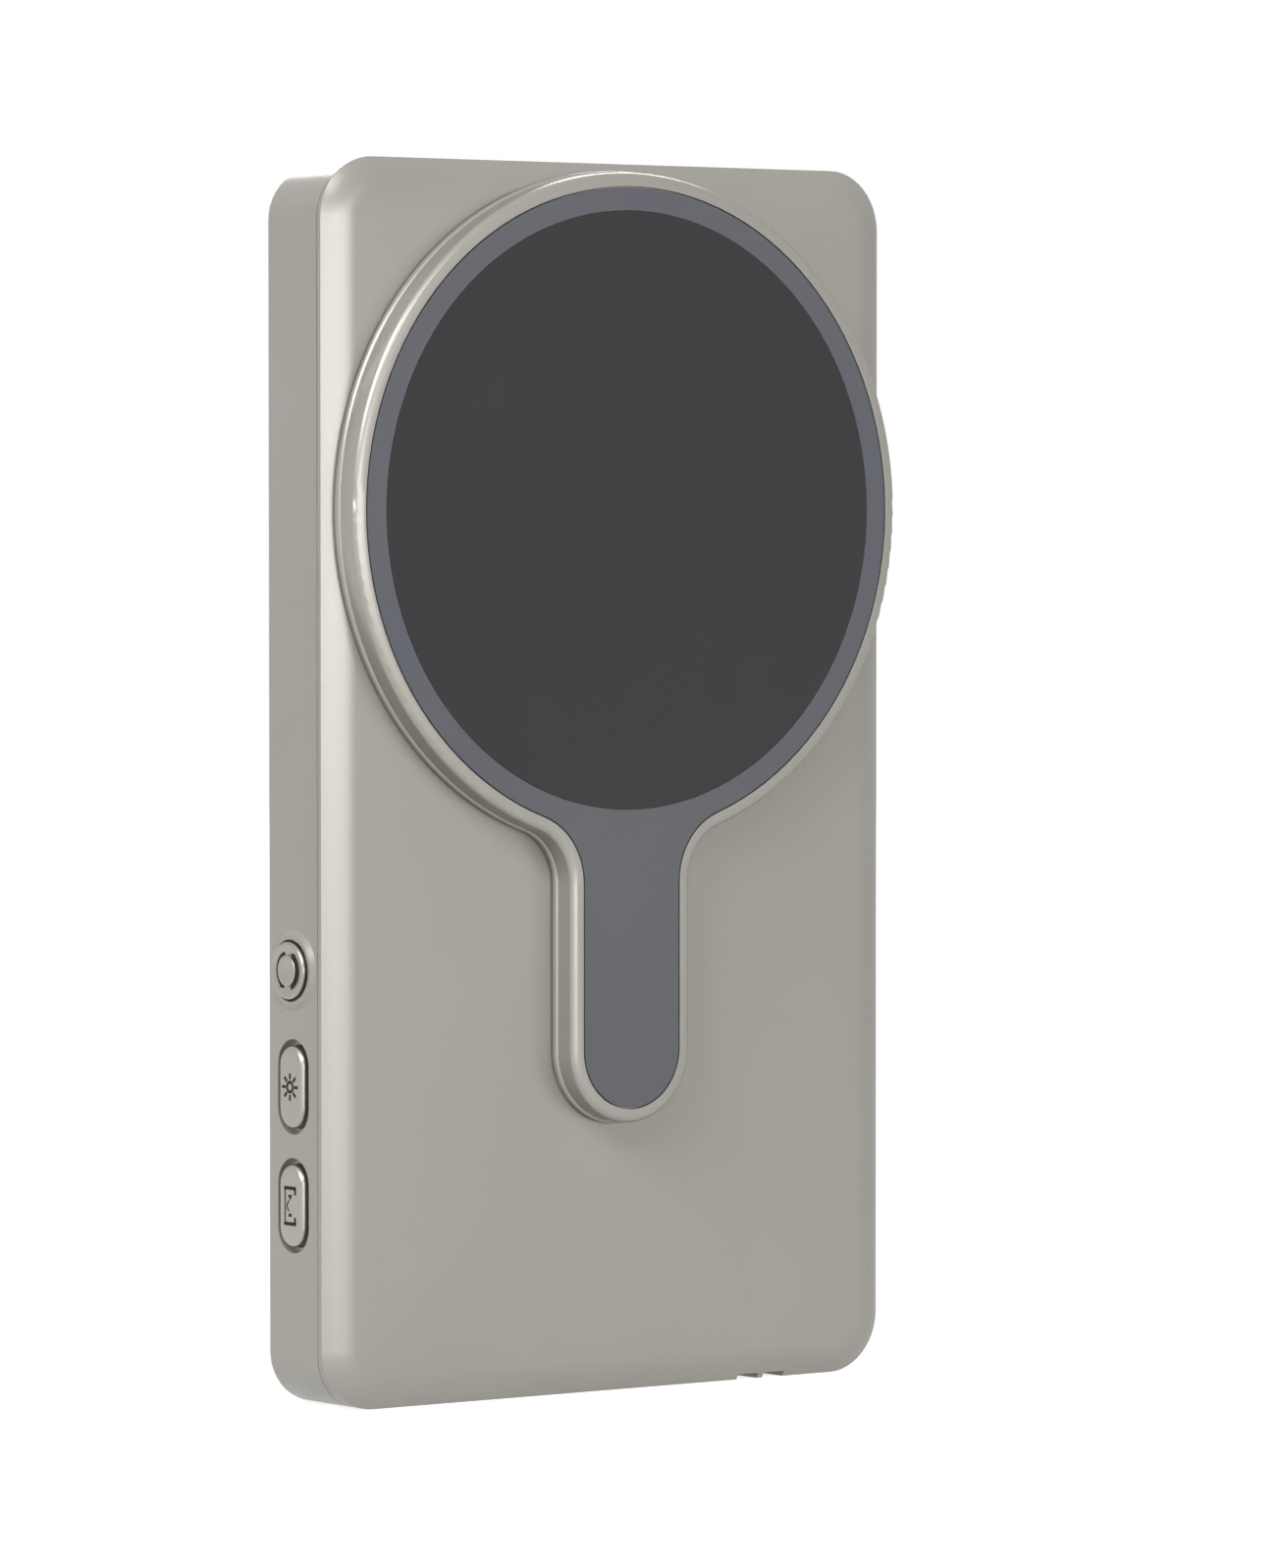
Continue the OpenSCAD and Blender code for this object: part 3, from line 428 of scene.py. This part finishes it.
@dataclass(frozen=True)
class StarScrew:
    """A countersunk screw with a six-lobed recess, set along Y with its head at the back.

    Attributes:
        head: Radius of the head.
        shank: Radius of the shank.
        sink: Height of the head's cone.
        segments: Corners of its rim and of the recess, four to each lobe.
        star: Radius of the recess, as a share of the head's.
        lobe: How far each corner of a lobe stands out, as a share of the recess's radius.
        star_depth: Depth of the recess, as a share of the cone's height.
        star_taper: Width of the recess's floor, as a share of its mouth's.
    """

    head: float
    shank: float
    sink: float
    segments: int = 24
    star: float = 0.56
    lobe: tuple[float, ...] = (1.0, 0.92, 0.72, 0.92)
    star_depth: float = 0.55
    star_taper: float = 0.96

    def add_to(self, mesh: bmesh.types.BMesh, foot: Vector, length: float) -> None:
        """Adds the screw to a mesh.

        Args:
            mesh: Mesh that gets the screw.
            foot: Middle of the flat of its head.
            length: Length over all.
        """
        rim, star = (bmesh.ops.create_circle(mesh, segments=self.segments, radius=radius)["verts"]
                     for radius in (self.head, self.star * self.head))
        for index, vert in enumerate(star):
            vert.co *= self.lobe[index % len(self.lobe)]
        rim_edges, star_edges = (list({edge for vert in ring for edge in vert.link_edges})
                                 for ring in (rim, star))
        bmesh.ops.bridge_loops(mesh, edges=rim_edges + star_edges)
        made = list(rim) + list(star)
        recess = ((self.star_depth * self.sink, self.star_taper),)
        outside = ((self.sink, self.shank / self.head), (length - self.sink, 1.0))
        for edges, steps in ((star_edges, recess), (rim_edges, outside)):
            for rise, scale in steps:
                grown = bmesh.ops.extrude_edge_only(mesh, edges=edges)["geom"]
                verts = [item for item in grown if isinstance(item, bmesh.types.BMVert)]
                edges = [item for item in grown if isinstance(item, bmesh.types.BMEdge)
                         and all(vert in verts for vert in item.verts)]
                bmesh.ops.translate(mesh, vec=(0, 0, rise), verts=verts)
                bmesh.ops.scale(mesh, vec=(scale, scale, 1.0), verts=verts)
                made += verts
            bmesh.ops.edgeloop_fill(mesh, edges=edges)
        place = Matrix(((1, 0, 0, foot.x), (0, 0, -1, foot.y), (0, 1, 0, foot.z), (0, 0, 0, 1)))
        bmesh.ops.transform(mesh, matrix=place, verts=made)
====
Exactly as written, please reproduce the lines from the first line of the data to the line containing "screw to a mesh.", inclusive, and nothing else.

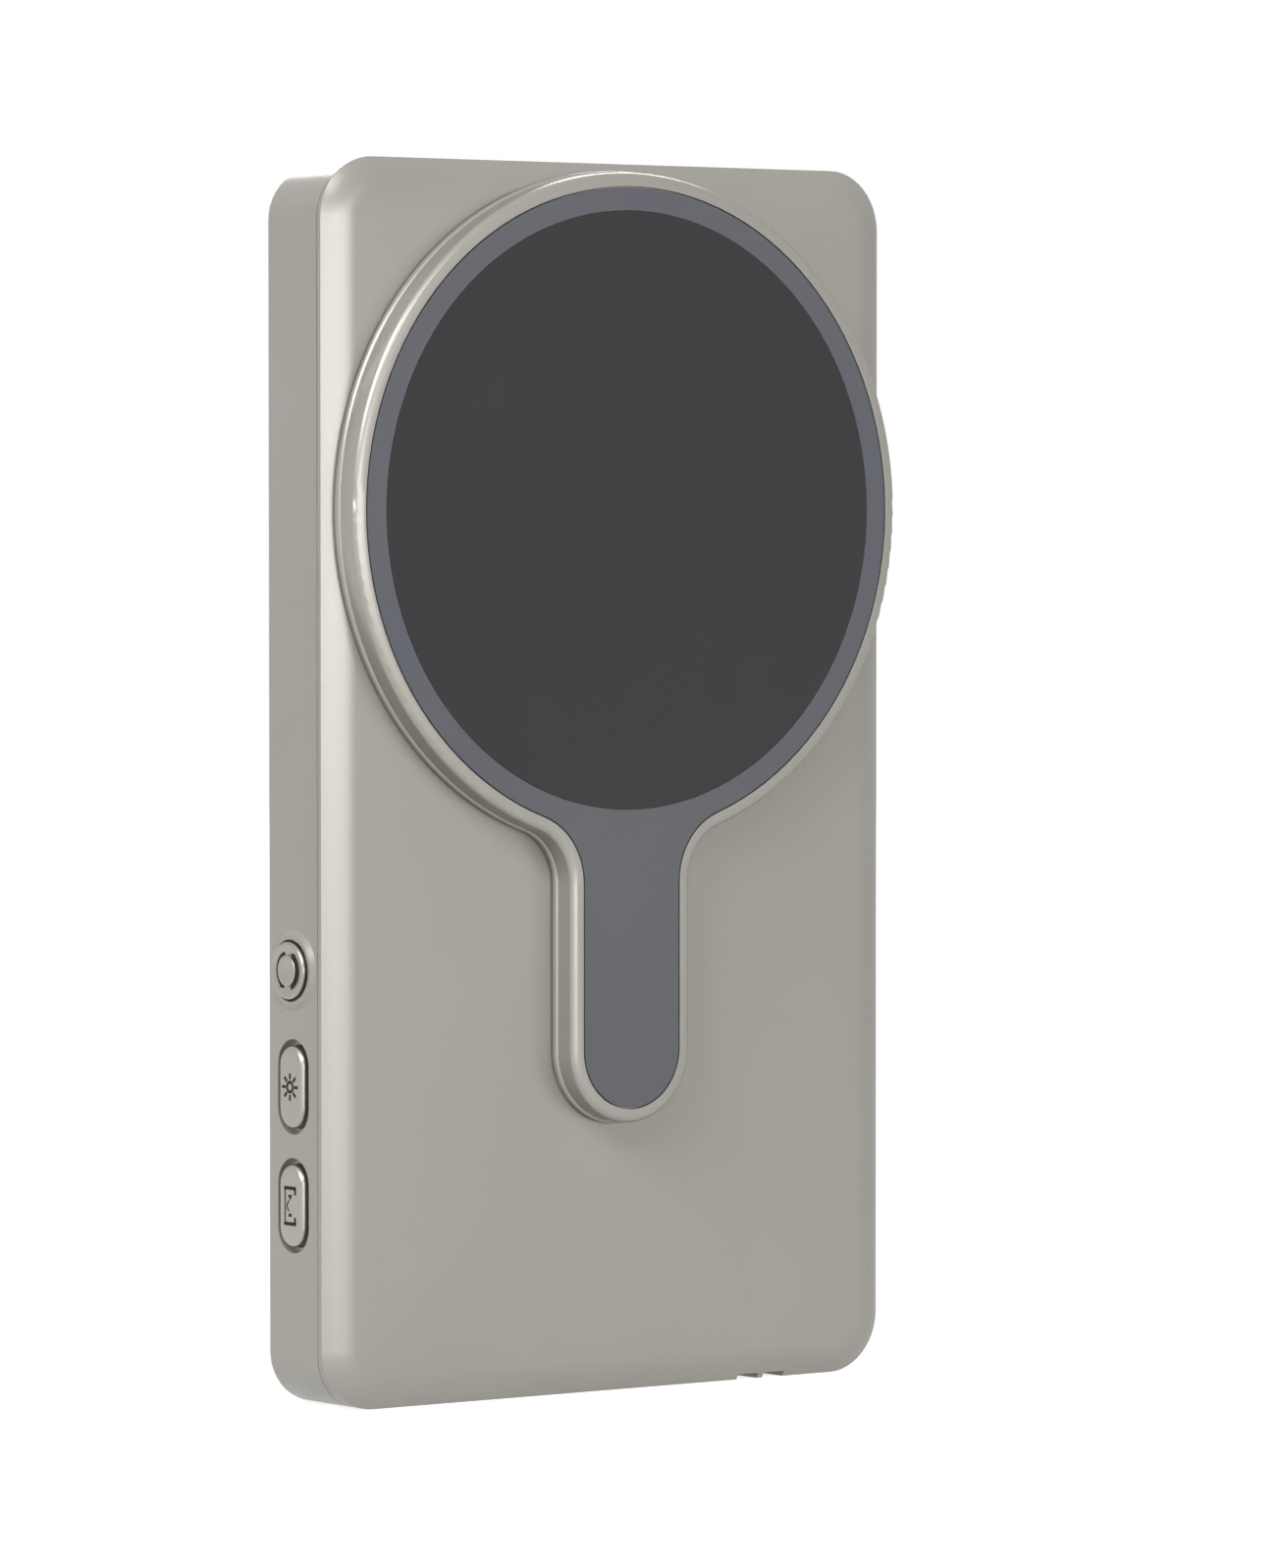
Continue the OpenSCAD and Blender code for this object: part 3, from line 428 of scene.py. This part finishes it.
@dataclass(frozen=True)
class StarScrew:
    """A countersunk screw with a six-lobed recess, set along Y with its head at the back.

    Attributes:
        head: Radius of the head.
        shank: Radius of the shank.
        sink: Height of the head's cone.
        segments: Corners of its rim and of the recess, four to each lobe.
        star: Radius of the recess, as a share of the head's.
        lobe: How far each corner of a lobe stands out, as a share of the recess's radius.
        star_depth: Depth of the recess, as a share of the cone's height.
        star_taper: Width of the recess's floor, as a share of its mouth's.
    """

    head: float
    shank: float
    sink: float
    segments: int = 24
    star: float = 0.56
    lobe: tuple[float, ...] = (1.0, 0.92, 0.72, 0.92)
    star_depth: float = 0.55
    star_taper: float = 0.96

    def add_to(self, mesh: bmesh.types.BMesh, foot: Vector, length: float) -> None:
        """Adds the screw to a mesh.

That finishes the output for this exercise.